_PROMPT_
Say how many lines contain the string "caption". Give no other output.

— START PROVIDED MATERIAL —

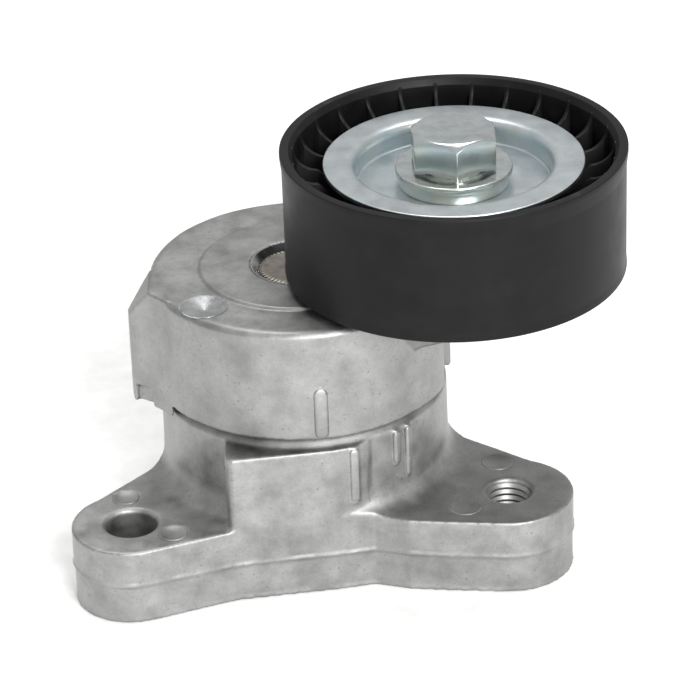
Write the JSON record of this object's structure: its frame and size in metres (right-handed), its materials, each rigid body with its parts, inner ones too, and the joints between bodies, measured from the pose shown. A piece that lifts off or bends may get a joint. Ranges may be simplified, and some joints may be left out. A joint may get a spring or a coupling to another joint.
{
  "type": "belt tensioner idler",
  "caption": "Spring-loaded accessory-belt tensioner: cast base with bolt ears, swinging arm, and a ribbed black idler pulley on a sealed bearing.",
  "frame": {"origin": "where the arm's pivot axis meets the mounting face of the base", "axes": "+Z along the pivot axis, from the mounting face towards the pulley; +X towards the pulley side, +Y away from the bolt ears"},
  "size_m": [0.1198, 0.0782, 0.0953],
  "materials": {
    "cast_base": "as die-cast, satin, lightly blotched",
    "cast_arm": "as die-cast, satin",
    "bushing_polymer": "bearing-grade polyamide, natural",
    "damping_polymer": "glass-filled polyamide, black",
    "spring_band": "blued spring strip",
    "spring_wire": "phosphated spring wire",
    "thrust_steel": "plain steel",
    "shaft_steel": "turned and heat-treated steel",
    "bumper_rubber": "moulded rubber",
    "zinc_shield": "pressed sheet, bright zinc plated",
    "zinc_steel": "bright zinc plated",
    "bearing_steel": "ground bearing steel",
    "cage_polymer": "moulded polyamide",
    "seal_rubber": "nitrile rubber",
    "pulley_polymer": "moulded black glass-filled polyamide"
  },
  "bodies": {
    "base": {"base_housing": "cast_base", "pivot_bushing": "bushing_polymer", "lower_thrust_washer": "bushing_polymer", "damping_sleeve": "damping_polymer", "damper_band": "spring_band", "lower_spring_seat": "damping_polymer", "torsion_spring": "spring_wire"},
    "arm": {"upper_spring_seat": "damping_polymer", "upper_thrust_washer": "thrust_steel", "pivot_shaft": "shaft_steel", "retaining_disc": "thrust_steel", "tensioner_arm": "cast_arm", "stop_bumper": "bumper_rubber", "lower_dust_shield": "zinc_shield", "lower_spacer": "thrust_steel", "bearing_inner_ring": "bearing_steel", "upper_spacer": "thrust_steel", "dust_shield": "zinc_shield", "centre_bushing": "zinc_steel", "bolt_washer": "zinc_steel", "pulley_bolt": "zinc_steel"},
    "cage": {"bearing_balls": "bearing_steel", "bearing_cage": "cage_polymer"},
    "pulley": {"bearing_outer_ring": "bearing_steel", "lower_seal": "seal_rubber", "upper_seal": "seal_rubber", "pulley_shell": "pulley_polymer"}
  },
  "joints": [
    {"name": "arm_swing", "type": "hinge", "parent": "base", "child": "arm", "pos_m": [0, 0, 0], "axis": [0, 0, 1], "range_deg": [0, 35], "stiffness_Nm_per_rad": 8, "springref_deg": -68.75, "deforming": ["torsion_spring"]},
    {"name": "pulley_spin", "type": "hinge", "parent": "arm", "child": "pulley", "pos_m": [0.03328, -0.0059, 0.075], "axis": [0, 0, 1], "continuous": true},
    {"name": "cage_spin", "type": "hinge", "parent": "arm", "child": "cage", "pos_m": [0.03328, -0.0059, 0.075], "axis": [0, 0, 1], "continuous": true}
  ],
  "couplings": [
    {"joint": "cage_spin", "follows": "pulley_spin", "ratio": 0.618}
  ]
}
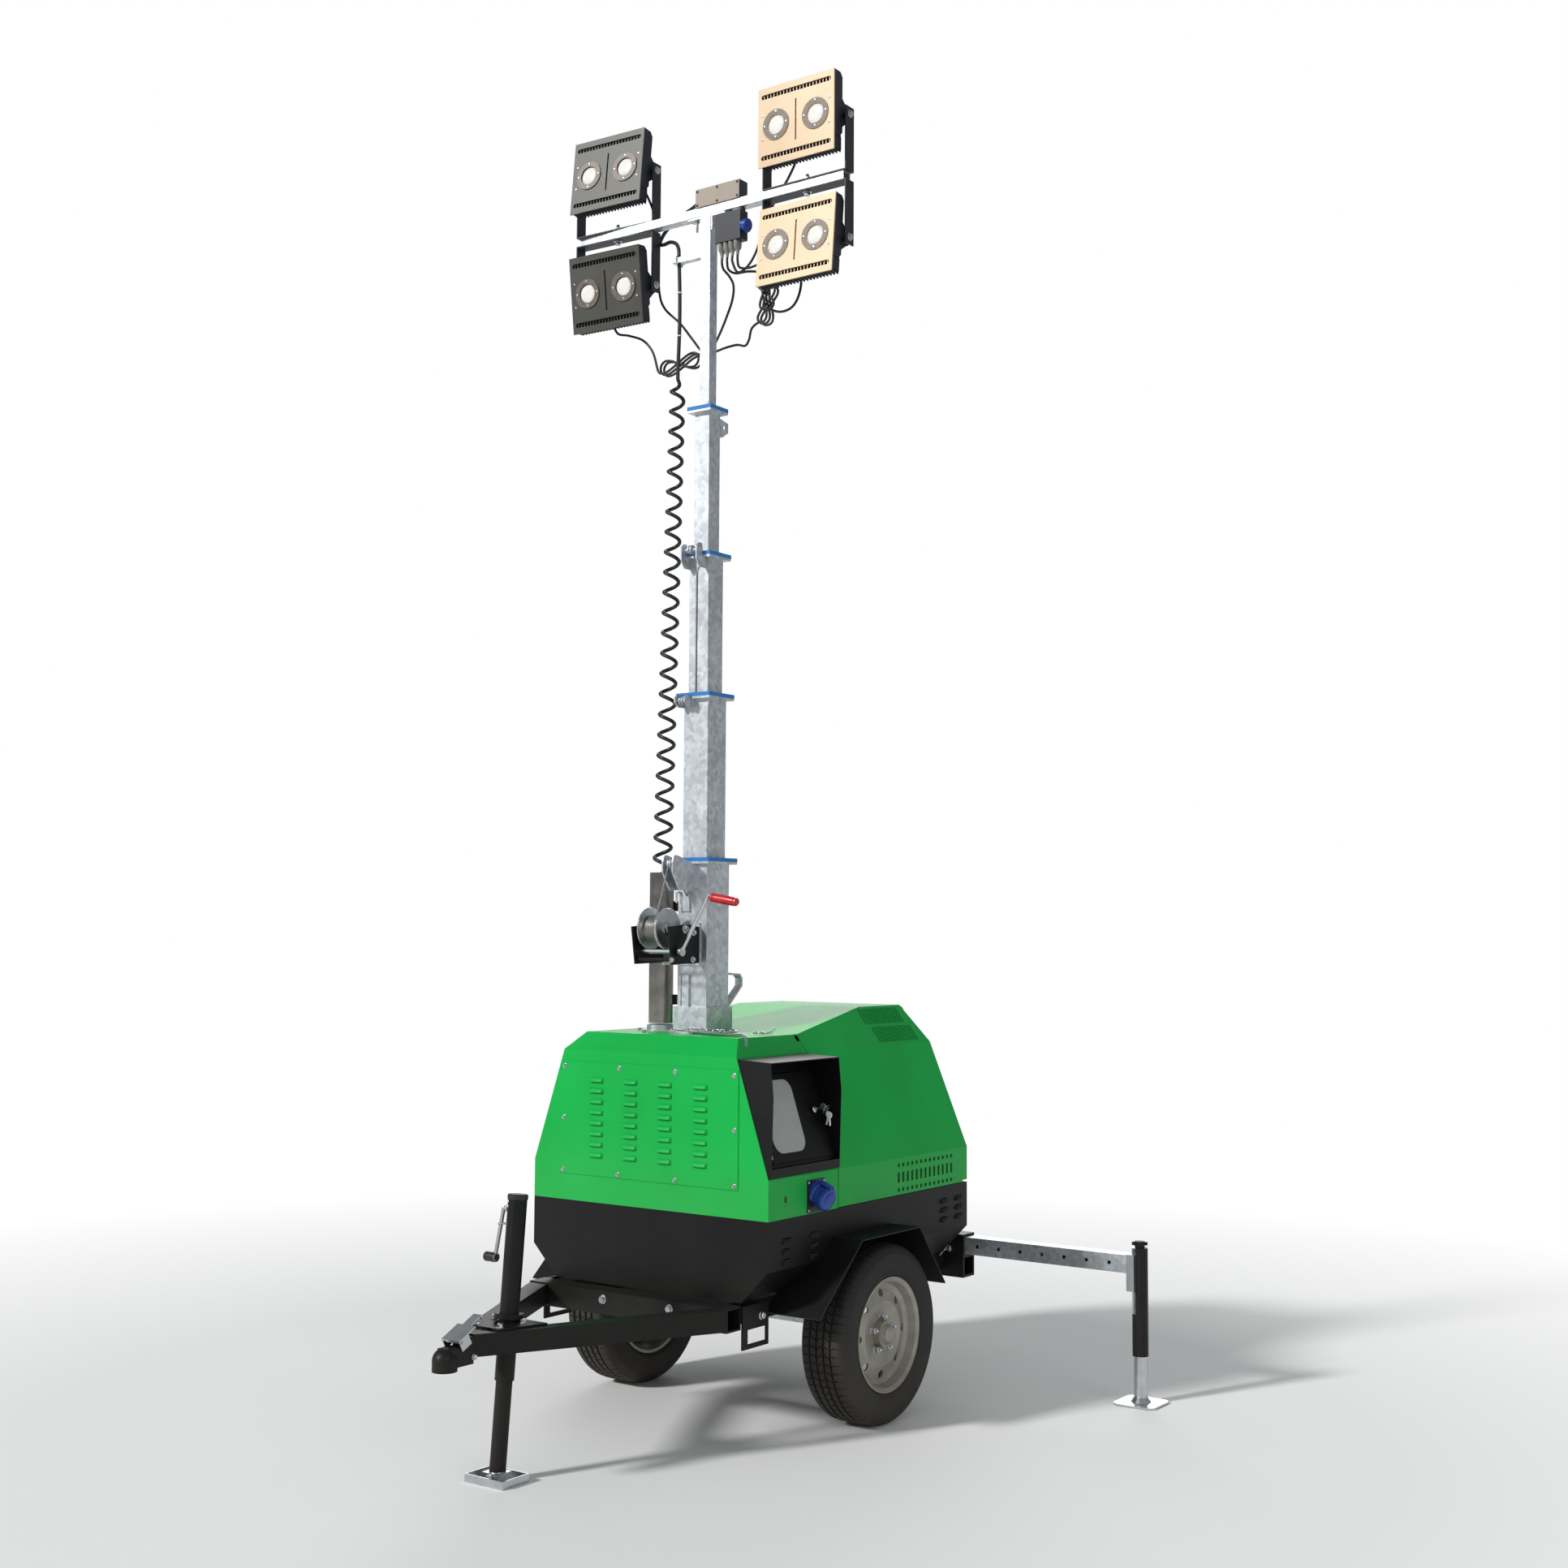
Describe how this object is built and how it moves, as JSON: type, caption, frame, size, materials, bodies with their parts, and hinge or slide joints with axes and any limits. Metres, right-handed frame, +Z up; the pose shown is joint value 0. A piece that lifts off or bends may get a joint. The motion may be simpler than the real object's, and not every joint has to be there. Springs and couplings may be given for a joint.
{
  "type": "mobile light tower",
  "caption": "Towable light tower: black tub and green hood on a two-wheel chassis, part-raised square telescopic mast, crossbar with tilting flood lamps, nose jack and rear outriggers.",
  "frame": {"origin": "middle of the whole length and width, on the ground", "axes": "+X to the side with the control desk, +Y to the rear away from the drawbar, +Z up"},
  "size_m": [2.35, 2.288, 4.3916],
  "materials": {
    "green_paint": "bright green powder coat",
    "black_paint": "satin black powder coat",
    "galvanised": "hot-dip galvanised steel",
    "zinc": "bright zinc-plated steel",
    "rim_paint": "silver wheel enamel",
    "tyre_rubber": "road tyre",
    "blue_nylon": "blue slide pads",
    "lamp_grey": "anodised lamp castings",
    "grey_plastic": "grey enclosures",
    "engine_grey": "engine paint",
    "window": "clear polycarbonate",
    "cord_rubber": "cable sheath"
  },
  "bodies": {
    "chassis": {"chassis_frame": "black_paint", "receiver": "black_paint", "tie_loops": "black_paint", "drawbar": "black_paint", "coupler": "black_paint", "jack_tube": "black_paint", "jack_crank": "zinc", "axle": "galvanised", "mudguards": "black_paint", "tub": "black_paint", "front_canopy": "green_paint", "louvre_panel": "green_paint", "control_visor": "black_paint", "control_panel": "grey_plastic", "engine_block": "engine_grey"},
    "latch": {"coupler_latch": "zinc"},
    "nose_leg": {"jack_leg": "zinc"},
    "wheel_left": {"rim_left": "rim_paint", "tyre_left": "tyre_rubber"},
    "wheel_right": {"rim_right": "rim_paint", "tyre_right": "tyre_rubber"},
    "door": {"control_door": "black_paint", "door_window": "window"},
    "hood": {"rear_hood": "green_paint"},
    "mast_base": {"mast_1": "galvanised", "collar_1": "blue_nylon", "mast_fittings": "galvanised", "winch_frame": "black_paint", "winch_drum": "zinc", "winch_crank": "zinc", "curly_cord": "cord_rubber"},
    "stage_2": {"mast_2": "galvanised", "collar_2": "blue_nylon"},
    "stage_3": {"mast_3": "galvanised", "collar_3": "blue_nylon"},
    "stage_4": {"mast_4": "galvanised", "collar_4": "blue_nylon"},
    "head": {"mast_5": "galvanised", "lamp_bar": "galvanised", "junction_box": "grey_plastic", "lamp_yokes": "lamp_grey", "lead_upper_left": "cord_rubber", "lead_upper_right": "cord_rubber", "lead_lower_left": "cord_rubber", "lead_lower_right": "cord_rubber"},
    "lamp_ul": {"lamp_upper_left": "lamp_grey"},
    "lamp_ur": {"lamp_upper_right": "lamp_grey"},
    "lamp_ll": {"lamp_lower_left": "lamp_grey"},
    "lamp_lr": {"lamp_lower_right": "lamp_grey"},
    "outrigger_left": {"beam_left": "galvanised", "leg_tube_left": "black_paint"},
    "outrigger_right": {"beam_right": "galvanised", "leg_tube_right": "black_paint"},
    "foot_left": {"leg_left": "zinc"},
    "foot_right": {"leg_right": "zinc"}
  },
  "joints": [
    {"name": "wheel_left_spin", "type": "hinge", "parent": "chassis", "child": "wheel_left", "pos_m": [-0.492, 0.322, 0.2875], "axis": [1, 0, 0], "continuous": true},
    {"name": "wheel_right_spin", "type": "hinge", "parent": "chassis", "child": "wheel_right", "pos_m": [0.492, 0.322, 0.2875], "axis": [1, 0, 0], "continuous": true},
    {"name": "latch_lift", "type": "hinge", "parent": "chassis", "child": "latch", "pos_m": [0, -1.074, 0.428], "axis": [1, 0, 0], "range_deg": [0, 50]},
    {"name": "nose_leg_slide", "type": "slide", "parent": "chassis", "child": "nose_leg", "axis": [0, 0.0872, 0.9962], "range_m": [-0.05, 0.17]},
    {"name": "door_swing", "type": "hinge", "parent": "chassis", "child": "door", "pos_m": [0.45822, -0.198, 0.92488], "axis": [-0.3224, 0, 0.9466], "range_deg": [-90, 0]},
    {"name": "hood_tilt", "type": "hinge", "parent": "chassis", "child": "hood", "pos_m": [0, 0.984, 0.727], "axis": [-1, 0, 0], "range_deg": [0, 60]},
    {"name": "mast_turn", "type": "hinge", "parent": "chassis", "child": "mast_base", "pos_m": [0, 0.057, 1], "axis": [0, 0, 1], "range_deg": [-170, 170]},
    {"name": "stage_2_slide", "type": "slide", "parent": "mast_base", "child": "stage_2", "axis": [0, 0, 1], "range_m": [-0.41, 0.45]},
    {"name": "stage_3_slide", "type": "slide", "parent": "mast_base", "child": "stage_3", "axis": [0, 0, 1], "range_m": [-0.82, 0.9]},
    {"name": "stage_4_slide", "type": "slide", "parent": "mast_base", "child": "stage_4", "axis": [0, 0, 1], "range_m": [-1.23, 1.35]},
    {"name": "head_slide", "type": "slide", "parent": "mast_base", "child": "head", "axis": [0, 0, 1], "range_m": [-1.64, 1.8], "deforming": ["curly_cord"]},
    {"name": "lamp_ul_tilt", "type": "hinge", "parent": "head", "child": "lamp_ul", "pos_m": [-0.41, 0.057, 4.251], "axis": [0.9981, 0.061, 0], "range_deg": [-30, 60], "deforming": ["lead_upper_left"]},
    {"name": "lamp_ur_tilt", "type": "hinge", "parent": "head", "child": "lamp_ur", "pos_m": [0.41, 0.057, 4.251], "axis": [1, 0, 0], "range_deg": [-30, 60], "deforming": ["lead_upper_right"]},
    {"name": "lamp_ll_tilt", "type": "hinge", "parent": "head", "child": "lamp_ll", "pos_m": [-0.41, 0.057, 3.839], "axis": [0.9981, 0.061, 0], "range_deg": [-30, 60], "deforming": ["lead_lower_left"]},
    {"name": "lamp_lr_tilt", "type": "hinge", "parent": "head", "child": "lamp_lr", "pos_m": [0.41, 0.057, 3.839], "axis": [1, 0, 0], "range_deg": [-30, 60], "deforming": ["lead_lower_right"]},
    {"name": "outrigger_left_slide", "type": "slide", "parent": "chassis", "child": "outrigger_left", "axis": [-1, 0, 0], "range_m": [-0.56, 0.08]},
    {"name": "foot_left_slide", "type": "slide", "parent": "outrigger_left", "child": "foot_left", "axis": [0, 0, 1], "range_m": [-0.06, 0.09]},
    {"name": "outrigger_right_slide", "type": "slide", "parent": "chassis", "child": "outrigger_right", "axis": [1, 0, 0], "range_m": [-0.56, 0.08]},
    {"name": "foot_right_slide", "type": "slide", "parent": "outrigger_right", "child": "foot_right", "axis": [0, 0, 1], "range_m": [-0.06, 0.09]}
  ],
  "couplings": [
    {"joint": "stage_3_slide", "follows": "stage_2_slide", "ratio": 2},
    {"joint": "stage_4_slide", "follows": "stage_2_slide", "ratio": 3},
    {"joint": "head_slide", "follows": "stage_2_slide", "ratio": 4}
  ]
}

— END PROVIDED MATERIAL —

_EXERCISE OUTPUT_
3